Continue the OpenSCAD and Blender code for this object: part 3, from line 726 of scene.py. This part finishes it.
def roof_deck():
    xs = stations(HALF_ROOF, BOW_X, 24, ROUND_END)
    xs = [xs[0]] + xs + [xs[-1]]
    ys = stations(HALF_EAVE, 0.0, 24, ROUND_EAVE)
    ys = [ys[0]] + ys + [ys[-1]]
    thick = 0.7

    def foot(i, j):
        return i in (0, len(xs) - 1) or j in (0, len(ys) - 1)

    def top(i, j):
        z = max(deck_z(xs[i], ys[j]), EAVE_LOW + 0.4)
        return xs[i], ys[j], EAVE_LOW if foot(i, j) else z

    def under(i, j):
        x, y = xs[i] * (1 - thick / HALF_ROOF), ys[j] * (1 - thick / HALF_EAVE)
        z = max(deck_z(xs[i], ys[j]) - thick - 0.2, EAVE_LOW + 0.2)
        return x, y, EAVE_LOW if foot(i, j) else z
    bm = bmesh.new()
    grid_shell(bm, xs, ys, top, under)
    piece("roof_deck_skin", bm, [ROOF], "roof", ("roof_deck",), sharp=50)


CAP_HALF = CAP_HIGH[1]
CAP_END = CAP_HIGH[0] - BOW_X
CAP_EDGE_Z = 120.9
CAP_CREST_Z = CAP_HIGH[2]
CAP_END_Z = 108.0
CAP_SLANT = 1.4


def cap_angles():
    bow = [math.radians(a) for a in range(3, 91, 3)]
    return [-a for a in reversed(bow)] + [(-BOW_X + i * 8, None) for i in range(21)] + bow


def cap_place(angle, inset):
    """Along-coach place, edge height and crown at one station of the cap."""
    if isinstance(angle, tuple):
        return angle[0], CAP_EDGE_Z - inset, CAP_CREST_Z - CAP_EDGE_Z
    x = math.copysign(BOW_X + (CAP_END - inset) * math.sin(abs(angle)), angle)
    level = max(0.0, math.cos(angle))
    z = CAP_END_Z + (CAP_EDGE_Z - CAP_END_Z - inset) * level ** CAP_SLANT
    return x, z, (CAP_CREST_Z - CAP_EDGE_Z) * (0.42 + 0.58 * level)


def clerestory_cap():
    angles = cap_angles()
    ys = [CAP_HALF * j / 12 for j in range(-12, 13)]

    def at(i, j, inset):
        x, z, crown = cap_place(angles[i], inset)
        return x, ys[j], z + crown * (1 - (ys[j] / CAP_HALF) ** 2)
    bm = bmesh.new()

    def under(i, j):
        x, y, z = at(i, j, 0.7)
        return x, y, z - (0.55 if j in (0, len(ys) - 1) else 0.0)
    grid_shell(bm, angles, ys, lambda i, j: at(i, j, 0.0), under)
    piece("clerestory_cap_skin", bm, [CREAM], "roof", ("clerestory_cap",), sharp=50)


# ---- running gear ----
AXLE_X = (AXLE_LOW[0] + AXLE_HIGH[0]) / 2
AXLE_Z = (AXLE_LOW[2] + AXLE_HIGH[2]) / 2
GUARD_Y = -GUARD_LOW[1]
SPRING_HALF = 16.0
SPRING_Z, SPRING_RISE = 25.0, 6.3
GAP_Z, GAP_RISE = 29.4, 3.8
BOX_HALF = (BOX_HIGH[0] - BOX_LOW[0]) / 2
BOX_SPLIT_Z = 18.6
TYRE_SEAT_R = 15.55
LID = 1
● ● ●
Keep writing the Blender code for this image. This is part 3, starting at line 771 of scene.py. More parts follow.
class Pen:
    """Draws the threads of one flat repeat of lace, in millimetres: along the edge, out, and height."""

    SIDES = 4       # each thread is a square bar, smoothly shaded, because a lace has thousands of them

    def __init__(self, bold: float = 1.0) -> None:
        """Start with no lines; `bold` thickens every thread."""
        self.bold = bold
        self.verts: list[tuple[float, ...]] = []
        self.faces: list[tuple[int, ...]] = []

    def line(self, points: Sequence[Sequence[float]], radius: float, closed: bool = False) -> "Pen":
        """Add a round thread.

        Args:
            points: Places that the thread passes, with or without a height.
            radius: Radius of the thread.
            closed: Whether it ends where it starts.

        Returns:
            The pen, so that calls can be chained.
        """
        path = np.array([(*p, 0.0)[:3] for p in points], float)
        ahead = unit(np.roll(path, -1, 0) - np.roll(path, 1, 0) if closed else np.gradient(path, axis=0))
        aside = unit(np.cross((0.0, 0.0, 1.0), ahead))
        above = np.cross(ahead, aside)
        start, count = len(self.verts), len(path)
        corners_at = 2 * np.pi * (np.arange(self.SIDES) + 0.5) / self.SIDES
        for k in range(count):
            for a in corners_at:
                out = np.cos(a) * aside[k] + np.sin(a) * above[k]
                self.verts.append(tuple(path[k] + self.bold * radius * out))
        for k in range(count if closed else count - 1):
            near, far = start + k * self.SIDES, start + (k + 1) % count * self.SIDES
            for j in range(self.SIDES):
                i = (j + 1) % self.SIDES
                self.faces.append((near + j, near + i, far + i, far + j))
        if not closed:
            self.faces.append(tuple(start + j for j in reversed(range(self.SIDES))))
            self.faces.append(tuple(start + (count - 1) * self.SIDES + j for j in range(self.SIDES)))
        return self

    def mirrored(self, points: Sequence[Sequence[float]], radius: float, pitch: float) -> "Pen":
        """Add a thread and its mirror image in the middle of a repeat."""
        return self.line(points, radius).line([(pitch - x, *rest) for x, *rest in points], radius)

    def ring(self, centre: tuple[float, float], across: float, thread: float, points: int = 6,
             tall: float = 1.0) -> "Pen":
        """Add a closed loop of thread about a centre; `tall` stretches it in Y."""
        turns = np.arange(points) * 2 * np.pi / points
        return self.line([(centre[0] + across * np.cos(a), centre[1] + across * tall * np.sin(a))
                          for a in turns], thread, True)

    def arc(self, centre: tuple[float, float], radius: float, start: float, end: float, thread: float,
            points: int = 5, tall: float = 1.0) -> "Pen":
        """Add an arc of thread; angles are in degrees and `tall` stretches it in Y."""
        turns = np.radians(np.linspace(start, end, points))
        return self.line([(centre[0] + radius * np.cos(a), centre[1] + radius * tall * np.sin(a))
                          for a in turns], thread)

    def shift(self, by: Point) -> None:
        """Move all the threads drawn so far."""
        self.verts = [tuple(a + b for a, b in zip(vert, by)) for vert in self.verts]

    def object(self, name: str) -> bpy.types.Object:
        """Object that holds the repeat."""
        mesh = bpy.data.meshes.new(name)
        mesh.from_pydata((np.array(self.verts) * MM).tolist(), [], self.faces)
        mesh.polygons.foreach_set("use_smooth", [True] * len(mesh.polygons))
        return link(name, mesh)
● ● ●
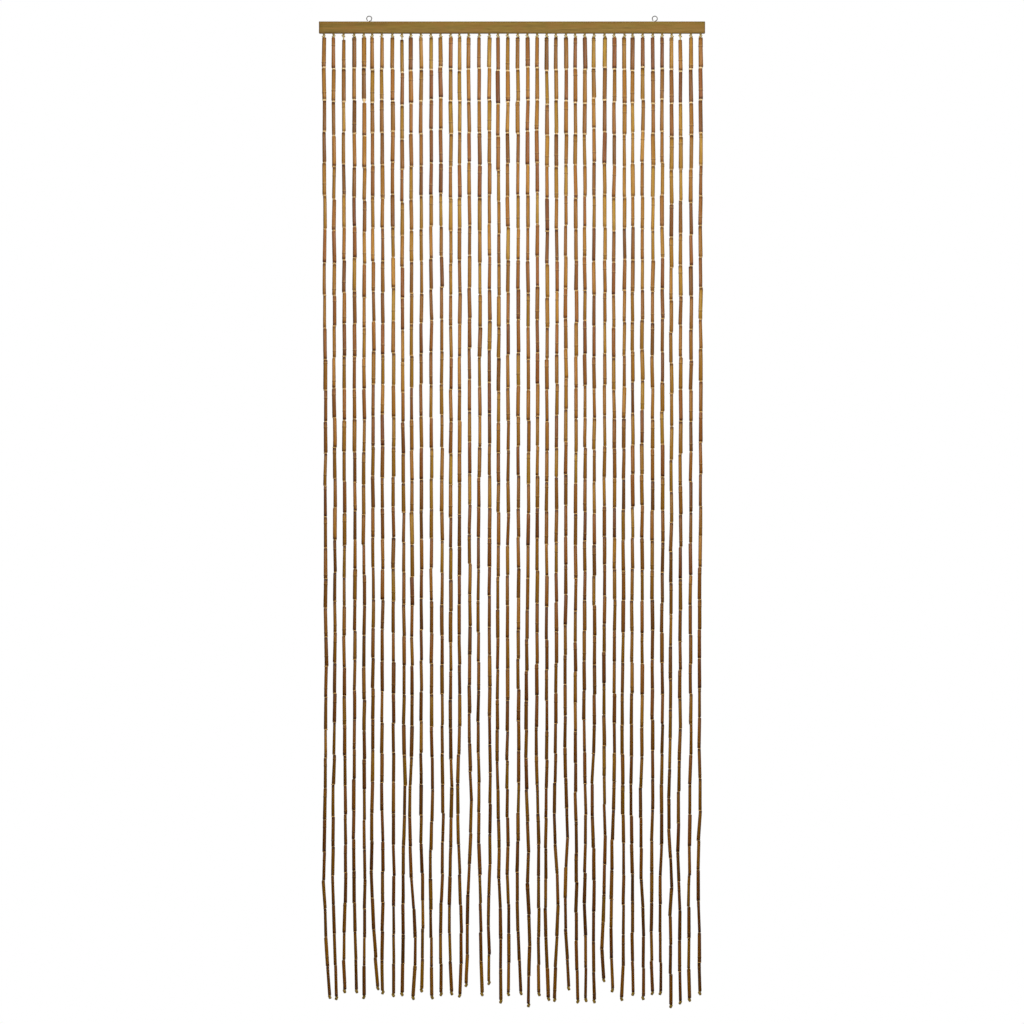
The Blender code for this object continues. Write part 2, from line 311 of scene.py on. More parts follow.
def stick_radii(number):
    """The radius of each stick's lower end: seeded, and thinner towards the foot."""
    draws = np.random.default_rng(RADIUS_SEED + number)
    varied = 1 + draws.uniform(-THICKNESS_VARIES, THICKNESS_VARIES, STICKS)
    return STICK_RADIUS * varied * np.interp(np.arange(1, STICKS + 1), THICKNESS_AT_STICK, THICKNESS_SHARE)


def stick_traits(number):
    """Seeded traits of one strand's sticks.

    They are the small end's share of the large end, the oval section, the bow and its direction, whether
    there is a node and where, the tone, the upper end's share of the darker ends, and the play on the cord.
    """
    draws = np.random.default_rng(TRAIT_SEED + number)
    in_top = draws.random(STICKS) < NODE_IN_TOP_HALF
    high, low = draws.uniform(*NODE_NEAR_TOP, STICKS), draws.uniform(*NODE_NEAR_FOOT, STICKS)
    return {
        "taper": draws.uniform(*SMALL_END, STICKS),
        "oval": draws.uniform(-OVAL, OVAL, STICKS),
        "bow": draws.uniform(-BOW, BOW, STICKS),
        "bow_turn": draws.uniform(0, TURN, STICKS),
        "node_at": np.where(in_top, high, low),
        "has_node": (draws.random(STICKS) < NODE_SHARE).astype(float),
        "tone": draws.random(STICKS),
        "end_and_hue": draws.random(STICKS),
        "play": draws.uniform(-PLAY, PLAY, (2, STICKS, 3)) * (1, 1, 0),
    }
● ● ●
**EXERCISE DESCRIPTION:**
The line containing "The Blender code for this object" opens the part, and the line containing "one strand's sticks." closes it. Output that part exactly, with both, and only that.

**THE RESPONSE:**
The Blender code for this object continues. Write part 2, from line 311 of scene.py on. More parts follow.
def stick_radii(number):
    """The radius of each stick's lower end: seeded, and thinner towards the foot."""
    draws = np.random.default_rng(RADIUS_SEED + number)
    varied = 1 + draws.uniform(-THICKNESS_VARIES, THICKNESS_VARIES, STICKS)
    return STICK_RADIUS * varied * np.interp(np.arange(1, STICKS + 1), THICKNESS_AT_STICK, THICKNESS_SHARE)


def stick_traits(number):
    """Seeded traits of one strand's sticks.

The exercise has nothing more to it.